Admitting that it would be fraught with the greatest dangers if subjects were allowed to redress grievances by force of arms, it does not necessarily follow that other powers are prohibited from giving them assistance when labouring under grievous oppressions. For whenever the impediment to any action is of a personal nature, and not inherent in the action itself, one person may perform for another, what he cannot do for himself, provided it is an action by which some kind service may be rendered. Thus a guardian or any other friend may undertake an action for a ward, which he is incapacitated from doing for himself.

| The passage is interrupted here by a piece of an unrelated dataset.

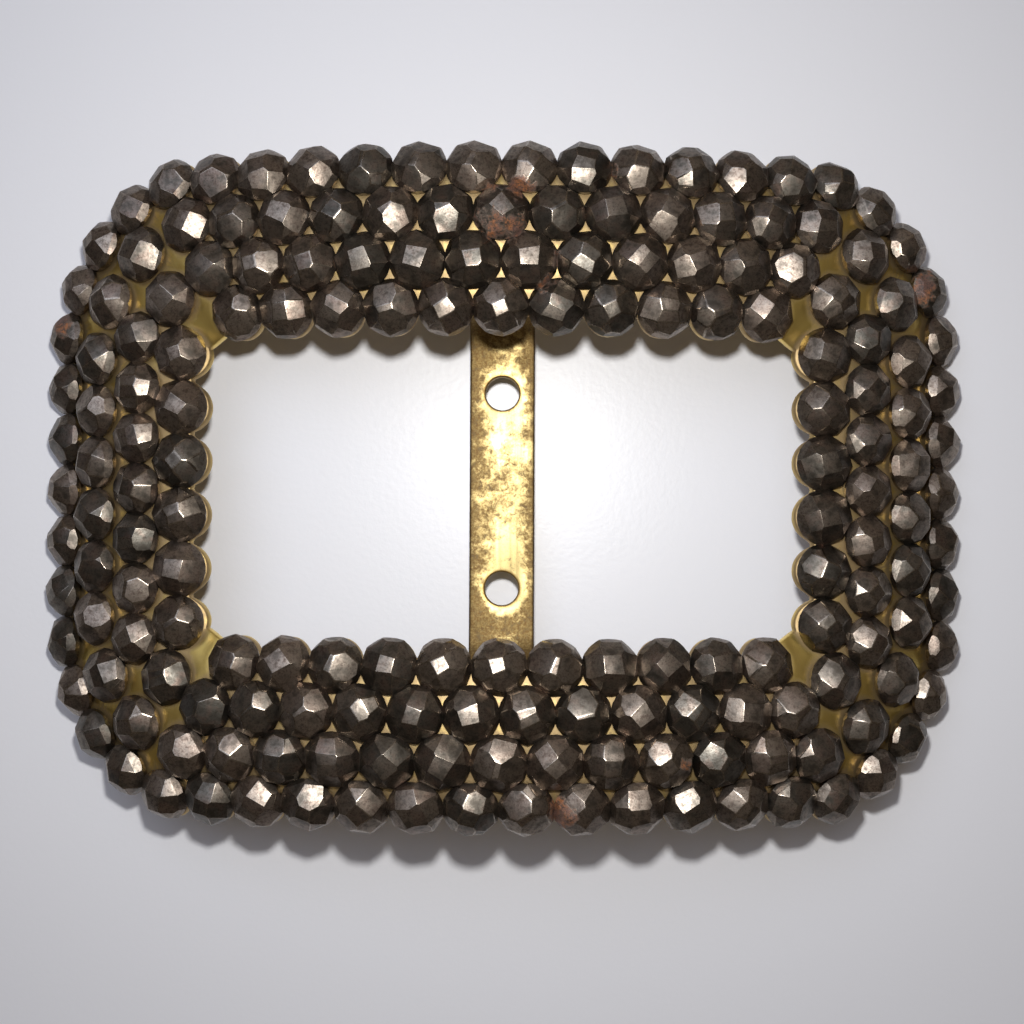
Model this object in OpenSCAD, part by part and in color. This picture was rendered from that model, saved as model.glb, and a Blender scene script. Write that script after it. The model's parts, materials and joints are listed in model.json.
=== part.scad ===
// Slider belt buckle: an arched frame of sheet brass set with four rows of faceted steel studs,
// with a flat brass bar up the middle for the belt. X runs along the belt, Y up the bar, Z out
// of the frame's face. The buckle rests on the table, Z = 0, on the scallops of its two ends.

/* [Arch] */
// Radius of the arch that the frame is bent to, from end to end
arch_r = 70; // [66:1:110]
// Radius of the rounded section of the rails
dome_r = 20; // [19:1:40]

/* [Plate] */
// Thickness of the sheet brass
plate_t = 0.7; // [0.5:0.1:1]
// Width of the rim of sheet outside the outer studs
outer_rim = 0.1; // [0.05:0.05:0.4]
// Width of the rim of sheet round the window
window_rim = 0.2; // [0.05:0.05:0.4]

/* [Studs] */
// Width of the outer studs at their base
stud_w = 3.92; // [3.6:0.02:3.92]
// Height of a stud
stud_h = 1.7; // [1.4:0.1:2.2]
// Step from stud to stud along the top and bottom rails
top_step = 4.12; // [4.1:0.02:4.16]

/* [Bar] */
// Width of the bar
bar_w = 5.2; // [4:0.1:6]
// Thickness of the bar
bar_t = 0.8; // [0.6:0.1:1.2]
// Diameter of the two holes in the bar
bar_hole_d = 2.7; // [2:0.1:2.8]
// Distance between the middles of the two holes
bar_hole_step = 15.7; // [12:0.1:16]

/* [Hidden] */

// Rows of studs from the outside in. half_w and half_h reach to the middles of the side studs and
// of the top studs, measured along the sheet. Then come the number of studs in the run along the
// top, in the run up a side and round one corner, the step along a side, the angle that the arc
// of studs round a corner turns through, and the width of the row's studs against the outer ones.
HALF_W = 0;
HALF_H = 1;
TOP_N = 2;
SIDE_N = 3;
CORNER_N = 4;
SIDE_STEP = 5;
CORNER_TURN = 6;
STUD_SHARE = 7;
ROWS = [
    [37.4, 23.65, 14, 7, 3, 4.12, 62, 1],
    [33.3, 20.2, 13, 6, 2, 4.12, 72, 0.99],
    [29.3, 16.75, 12, 7, 1, 3.92, 27, 0.97],
    [25.75, 13.4, 11, 6, 0, 4.18, 0, 0.98]
];
OUTER = ROWS[0];
INNER = ROWS[3];

seat_gap = 0.05;
outer_lobe_r = stud_w / 2 + outer_rim;
window_lobe_r = stud_w * INNER[STUD_SHARE] / 2 + window_rim;
// Half widths of the stud's table and waist as shares of its base's, and the waist's height as a
// share of the whole
table_share = 0.42;
waist_share = 0.8;
waist_at = 0.5;
STUD_SIDES = 16;
WAIST_SIDES = 8;
TABLE_SIDES = 4;
SPIN_SEED = 41;

// Middle line of the rail, half way between the second and the third row
rail_half_w = (ROWS[1][HALF_W] + ROWS[2][HALF_W]) / 2;
rail_half_h = (ROWS[1][HALF_H] + ROWS[2][HALF_H]) / 2;
rail_corner_r = 8.4;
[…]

The impediment, which prohibits a SUBJECT from making resistance, does not depend upon the nature of the OCCASION, which would operate equally upon the feelings of men, whether they were subjects or not, but upon the character of the persons, who cannot transfer their natural allegiance from their own sovereign to another. But this principle does not bind those, who are not the liege-subjects of that sovereign or power. Their opposition to him or the state may sometimes be connected with the defence of the oppressed, and can never be construed into an act of treason. But pretexts of that kind cannot always be allowed, they may often be used as the cover of ambitious designs. But right does not necessarily lose its nature from being in the hands of wicked men. The sea still continues a channel of lawful intercourse, though sometimes navigated by pirates, and swords are still instruments of defence, though sometimes wielded by robbers or assassins.